The idea of British poetry as fundamentally conservative in form (if not always in its thematic concerns) is a pervasive one, both over here and in many British circles. Andrew Duncan, in The Failure of Conservatism in Modern British Poetry, goes so far as to describe the idea as constituting a climate of received opinion, one so dominant that goes without saying in many of journals and syllabi that concern themselves with British poetry. Duncan tells us that the history of postwar British poetry, in this version of events, looks something like this:

  • 1950s: Larkin + Hill

  • 1960s: Hughes + Heaney

  • 1970s: Harrison

  • 1980s: Motion + Grace Nichols + Craig Raine + Muldoon

  • 1990s: Maxwell + Armitage

  • One might take issue with Duncan's assumption that Geoffrey Hill is formally conservative, but there's something to his view. I think most of my colleagues, when they think of British poetry since WWII, think of a history more or less like this.

    Low visibility, though, isn't the same as absence. Just because Britain has been presented as the Land that Modernism Forgot doesn't mean that modernist and postmodernist poetry haven't flourished there, beyond the charmed circle of public attention. There's a long history of British modernist poetry (David Jones, Basil Bunting, et al) and a whole range of postmodern British experimental poetry, too, from Roy Fisher, Jeremy Prynne and Tom Raworth, to Allen Fisher, Bill Griffiths and Geraldine Monk, to Caroline Bergvall, Rod Mengham and Peter Middleton, and on and on.

    There have, periodically, been attempts to dislodge the notion that British poetry is a conservative, Movement-oriented game. There was even a smaller version of America's anthology wars, in which John Matthias' 1971 book, 23 Modern British Poets was the central battleground. The anthology was edited, says Matthias in his introduction, as a wake-up call to all those whe felt that, in poetry, “‘British' means old or tired … Philip Larkin rather than Tom Raworth.” Matthias' anthology upset a few people, including Donald Davie, then one of the leading critics of British poetry, who chose to lash out at it as if it were but the most visible of a whole series of attacks on the cherished canon of Movement types:

    There are now on offer to the American reader anthologies of British poetry since 1945 [sic — there was only one such anthology, Matthias’], which claim to show that British writing over this period is as “exciting,” as little “genteel,” as what is being written in America. Of the poets I have considered, it should be plain which will be represented in such an anthology, which will be excluded from it.

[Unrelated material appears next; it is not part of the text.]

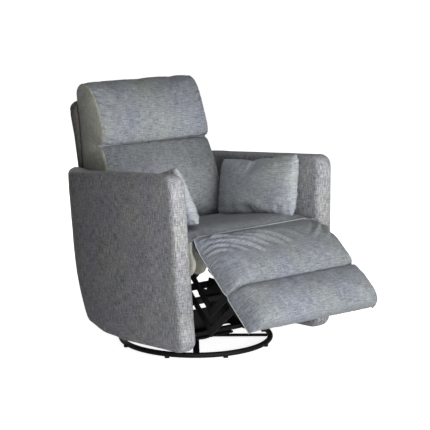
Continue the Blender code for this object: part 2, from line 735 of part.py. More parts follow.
def build_back():
    origin = (0, BACK_Y, BACK_Z)
    lean = math.atan(BACK_SLOPE)
    up = Vector((0, math.sin(lean), math.cos(lean)))
    out = Vector((0, math.cos(lean), -math.sin(lean)))
    frame = (Vector((0, board_front(BACK_FOOT_Z), BACK_FOOT_Z)), Vector((1, 0, 0)), up, out)
    tall = (BACK_TOP_Z - BACK_FOOT_Z) / math.cos(lean)
    cr, half = 0.045, BACK_HALF
    outline = arc(half - 0.02, 0.02, 0.02, 270, 360, 4) + arc(half - cr, tall - cr, cr, 0, 90, 5)
    outline += arc(-half + cr, tall - cr, cr, 90, 180, 5) + arc(-half + 0.02, 0.02, 0.02, 180, 270, 4)
    bm = bmesh.new()
    prism_into(bm, frame, outline, 0.0, BACK_T * math.cos(lean))
    finish("back_board", bm, "fabric", origin)

    def face(z):
        return board_front(z) - GAP * 2

    lumbar = [(face(0.450), 0.450), (face(0.60), 0.60), (face(0.784), 0.784), (0.300, 0.790),
              (0.258, 0.784), (0.240, 0.752), (0.212, 0.685), (0.193, 0.620), (0.182, 0.555),
              (0.180, 0.500), (0.194, 0.456), (0.250, 0.450)]
    cushion("lumbar_cushion", lumbar, ((0.250, 0.500), (0.315, 0.740)), CUSHION_HALF, 0.036, origin)
    head = [(face(0.790), 0.7905), (face(0.87), 0.87), (face(0.952), 0.952), (0.434, 0.985),
            (0.426, 1.018), (0.395, 1.040), (0.352, 1.030), (0.318, 0.990), (0.290, 0.935),
            (0.268, 0.880), (0.254, 0.830), (0.256, 0.795), (0.300, 0.7905)]
    cushion("head_cushion", head, ((0.330, 0.840), (0.378, 0.975)), HEAD_HALF, 0.036, origin)

    t1 = MECH_X - GAP
    for side, tag in ((-1, "r"), (1, "l")):
        low, high = 0.350, 0.438
        rim = [(board_front(z) - GAP * 1.5, z) for z in (low, high)]
        outline = arc(BACK_Y, BACK_Z, 0.016, 110, 270, 6) + rim
        plate("back_bracket_" + tag, side, outline, t1 - STEEL_T, t1, (),
              [(BACK_Y, BACK_Z, PIN_R, t1, t1 + STEEL_T + 0.002)],
              (side * (t1 - STEEL_T / 2), BACK_Y, BACK_Z))


def main():
    clear_scene()
    z = build_base() + GAP
    z = race("race_lower", z) + GAP
    z = build_swivel(z)
    for side, tag in ((-1, "r"), (1, "l")):
        glider_side(side, tag, z)
    build_carriage()
    build_legrest()
    build_back()


main()
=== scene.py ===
import math

import bmesh
import bpy
import numpy as np
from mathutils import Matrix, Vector, noise


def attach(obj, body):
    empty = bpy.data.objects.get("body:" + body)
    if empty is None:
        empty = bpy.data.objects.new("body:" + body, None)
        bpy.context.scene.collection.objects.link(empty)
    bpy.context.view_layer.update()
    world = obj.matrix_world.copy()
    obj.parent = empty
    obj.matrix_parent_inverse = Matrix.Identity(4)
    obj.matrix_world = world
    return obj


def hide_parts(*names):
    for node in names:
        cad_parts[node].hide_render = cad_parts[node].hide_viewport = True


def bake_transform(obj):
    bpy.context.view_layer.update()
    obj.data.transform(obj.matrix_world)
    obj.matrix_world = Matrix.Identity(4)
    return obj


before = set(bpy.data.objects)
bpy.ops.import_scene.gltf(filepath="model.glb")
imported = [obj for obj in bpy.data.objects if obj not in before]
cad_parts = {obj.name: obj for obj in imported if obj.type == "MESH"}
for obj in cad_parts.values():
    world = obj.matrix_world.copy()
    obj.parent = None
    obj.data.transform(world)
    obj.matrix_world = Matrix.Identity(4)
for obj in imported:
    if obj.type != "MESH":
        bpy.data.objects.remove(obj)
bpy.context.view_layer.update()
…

Let Larkin stand as an example of those who will be excluded. Yet, like it or not, Larkin is the centrally representative figure.

    It was remarks like that, I suppose (from Thomas Hardy and British Poetry), that helped to perpetuate the myth that British poets weren't experimental, (or, if they were experimental, weren't really British). That such myths die hard was shown clearly enough as late as 2001, when Keith Tuma's experimentally-inclined Oxford Anthology of Twentieth-Century British and Irish Poetry had a very divided, very heated reception. (In the interests of full disclosue, I'll own up to having been one of Oxford UP's readers for Tuma's book. I'll also own up to being published by Salt, which publishes many of the British experimentalists I've mentioned, as well as the poetry of John Matthias).

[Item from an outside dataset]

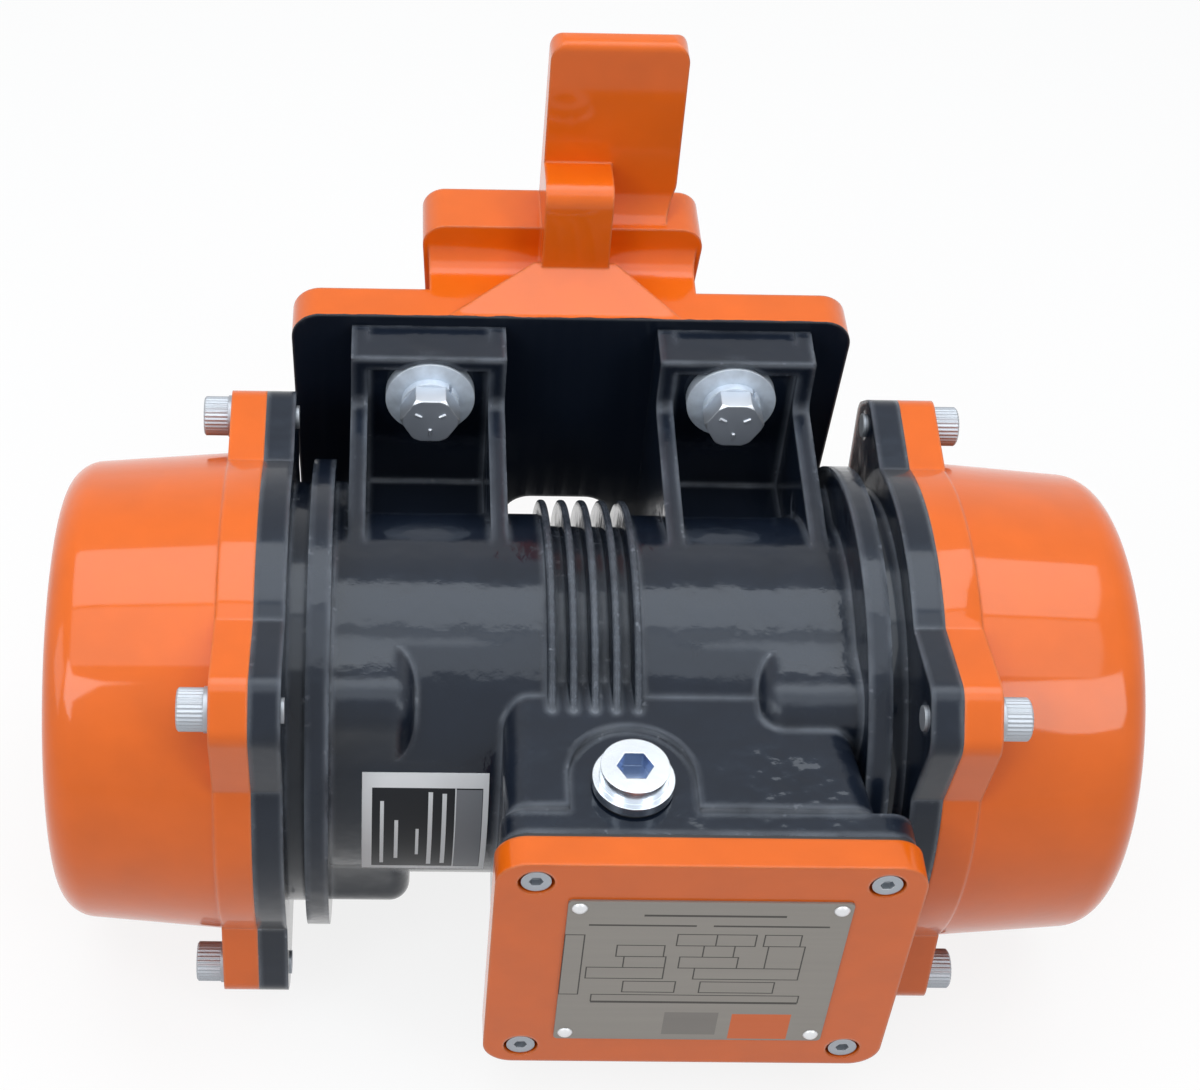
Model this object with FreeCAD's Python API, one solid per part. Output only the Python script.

    There's much more to say about why the myth of British poetic conservatism persists, and just as much to say about a similarly pervasive myth about Irish poetry. But the question I'd like to turn to now is that of just how much damage the myth does to the presence of British poetry on the American scene. I don't know any way to quantify it, but I'm sure the idea of the Brits as conservative has put many American readers off. We live, after all, in the age of Langpo Triumphant, and in a scene where even the most stalwartly mainstream of publications has taken to pubishing poetry inflected by various forms of experimentation. The rise of Jorie Graham, a crossover/fusion figure if ever there was one, is a case in point, and the continued prominence of John Ashbery is another. American poetic tastes have turned, to some degree, toward the postmodern and experimental (albiet often in dilute or hybrid forms), and the perpetuation of the Movement idea of British poetry, with its Larkin-to-Armitage succession, won't help turn Americans on to the breadth and depth of British work in poetry.

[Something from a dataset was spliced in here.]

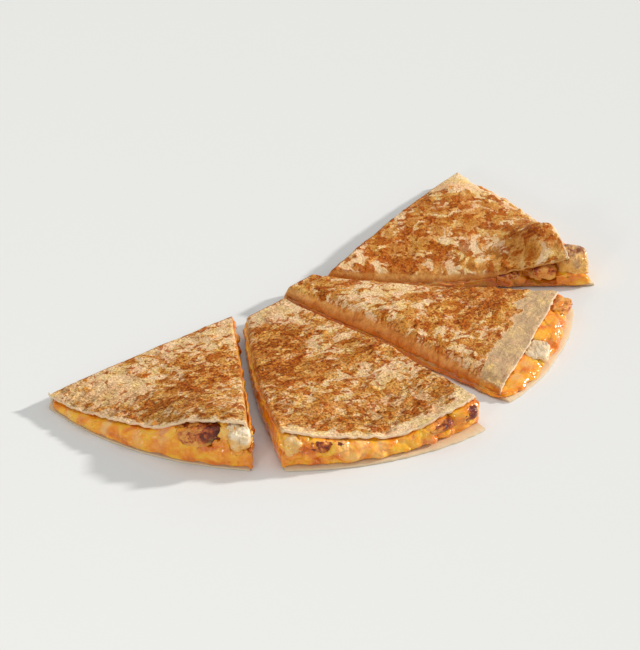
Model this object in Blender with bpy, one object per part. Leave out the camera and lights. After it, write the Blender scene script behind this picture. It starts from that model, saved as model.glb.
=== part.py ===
"""A chicken and cheese quesadilla: one flour tortilla folded over its filling and cut into four wedges.

The tortilla is a half disc in plan, with its fold along X and its open arc towards -Y. Three cuts run
from the fold to the arc, and each wedge is then slid and turned a little away from its neighbours.
Every wedge holds a folded sheet of tortilla, the melted cheese inside it, and the pieces of chicken
that show at its open sides.
"""

import math

import bmesh
import bpy
from mathutils import Vector, noise

mm = 0.001

# Driving dimensions
tortilla_radius = 127 * mm      # a 10-inch tortilla
sheet = 1.7 * mm                # its thickness
gap = 0.3 * mm                  # between pieces that touch
fold_squash = 0.5               # depth of the fold's round, as a share of half its height
tip_share = 0.032               # how much of an end wedge's pointed tip is rounded off
least_height = 5.0 * mm         # two sheets with hardly any cheese between them
filling_tip_share = 0.05        # the cheese stops this far short of a pointed tip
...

    The American failure to appreciate British poetry in all its variousness is particularly disconcerting because some of the most vibrant British experimental poetry has something important to offer to American poetry. Romana Huk, one of the few American critics attuned to British poetry beyond the Larkin-Armitage variety, makes an acute point about this in "Between Revolutions, or Turns," her contribution to Word Play Place. She tells us that British experimental poets have been deeply interested in matters of geography and history, or what we might (if we're feeling just a bit academic) call the geo-historical location of poetic articulation. This, Huk tells us, is what separates the Brits from their peers in postwar American experimental poetry where, with a few notable exceptions, the emphasis lies more on linguistic disruption than on the locatedness of the poetic subject. “In Britain,” writes Huk, “interest in the collisions of historically influential discourses in contemporary frames occupies more time in experimental texts than does fully disjunctive assemblage of words made into material objects.” What is more, “the project of locating language rather than releasing it from particular places and speakers also might be said to differentiate British from American work.” I've ranted too much elsewhere about the need for American poets to get beyond the two dead ends of self-absorbtion and linguistic ideterminacy for me to bore you with my usual routine here. Suffice it to say that British experimental poetry's emphasis on matters beyond these may just be the cure for much of what ails us over here. But if the Movement myth persists, there's very little chance Americans will catch on.

    So, Steve, I thank you for reviewing Brit Poets in the most prominent book reviews section in the land. I can't help but think, though, that you've missed a chance to dispell a disabling myth. Then again, given your laudible ubiquity in so many jounrals and reviews, I'm sure you'll have plenty of chances to set the record straight. I'm looking forward to it!

    And I still remember that I owe you one for that class you covered last fall. Call in the favor any time.